If I didn’t have it, I didn’t have to store it. If I didn’t need it, I didn’t have to pay for it.

So many things being advertised at me. “In the end what difference does it make?” and “You can’t take it with you when you’re gone.” Were also common thoughts that passed through my mind. Did I need it, or did I just want it? If I didn’t want everything, I could get by on very little money. Day to day life might not always be convenient, but it's proven to be more interesting.

Since I was about 30 I’ve been restless. I loved where I worked, until I didn’t love it anymore. Every day was the same routine, no matter where I was working. It went something like, wake up, maybe have breakfast, go to work, sit at a desk in a room - with or without a window, stop for five minutes to have lunch, go home, sit in front of the TV, go to bed. On a weekend, see some friends, have a drink, spend some money. Rinse and repeat. This isn’t how everyone lives, but it seemed to be the pattern I’d settled in to. I can never seem to find a balance.

I still haven’t been able to find balance, it’s all in. Now I’ve cut back everything. I left a house full of stuff and I got a van. Now I retire to Wendell at night. My living quarters is probably about 12 cubic meters. My old wardrobe filled a trailer and was given to the Salvation Army, now my wardrobe consists of about four t-shirts and two pairs of shorts and fourteen pairs of underwear. After I thought I’d scraped it back to essentials, I find I’m still carrying around things I haven’t touched for months.

I did get freedom and I haven’t looked hard enough at how this has really managed to last so far. It will be two years soon and I haven’t been without food or shelter. I haven’t struggled though anything. I haven’t been on or needed government welfare, haven’t had to borrow money, or sell my body.

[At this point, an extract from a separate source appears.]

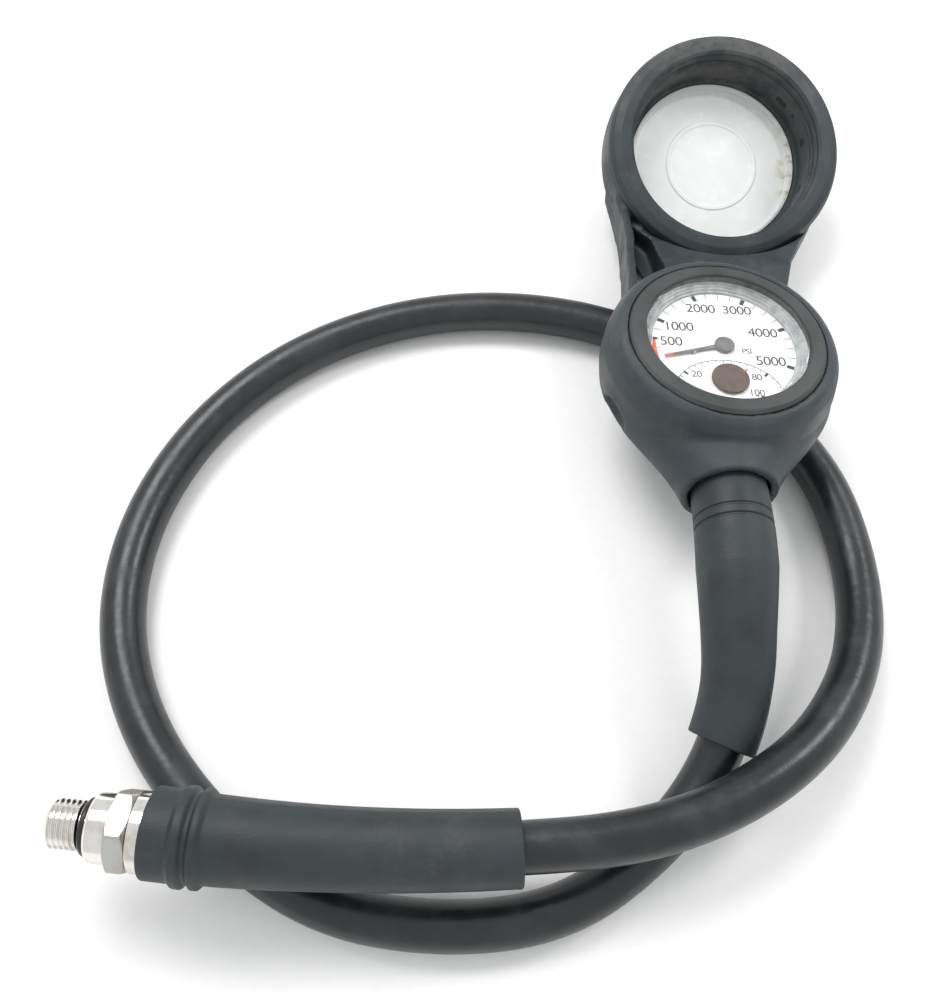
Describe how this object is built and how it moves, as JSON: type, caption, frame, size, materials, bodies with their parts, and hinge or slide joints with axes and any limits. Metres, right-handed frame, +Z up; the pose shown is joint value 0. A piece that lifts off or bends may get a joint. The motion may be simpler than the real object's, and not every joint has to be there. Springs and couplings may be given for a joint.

I have discovered beaches, waterfalls and forests, silence and nature. Things I didn’t care about before and now really enjoy.

After all the dust had settled and I’d stopped reading about death and decluttered my life. I appreciate that the way my lifestyle has transformed so far, would not have been possible without being sent on this weird mindfuck, kick started by the events of five years ago.

I can travel all around the country. Spending as much or as little time in one place as I like. Instead of the allocated four weeks a year I might use to have a “holiday” – if I was working for someone full-time - to afford the house and things I thought I needed to be happy.

Something I hear from retired people, is that they waited until they retired before they started to get out. They mention that they wished they had done it when their bodies were younger and they had more energy. I feel blessed I've lost the plot and am doing this now. Even though I don’t know how it will pan out for me when I’m at retirement age.

There are a lot of things I think about, the word naïve comes to mind about my personality. I’m okay with that. My beliefs also conflict with what I do. I don't want stuff, but I ended up needing a drone.

I don’t know how long this will last and I don’t know what is happening in the future. I do know that I feel different today.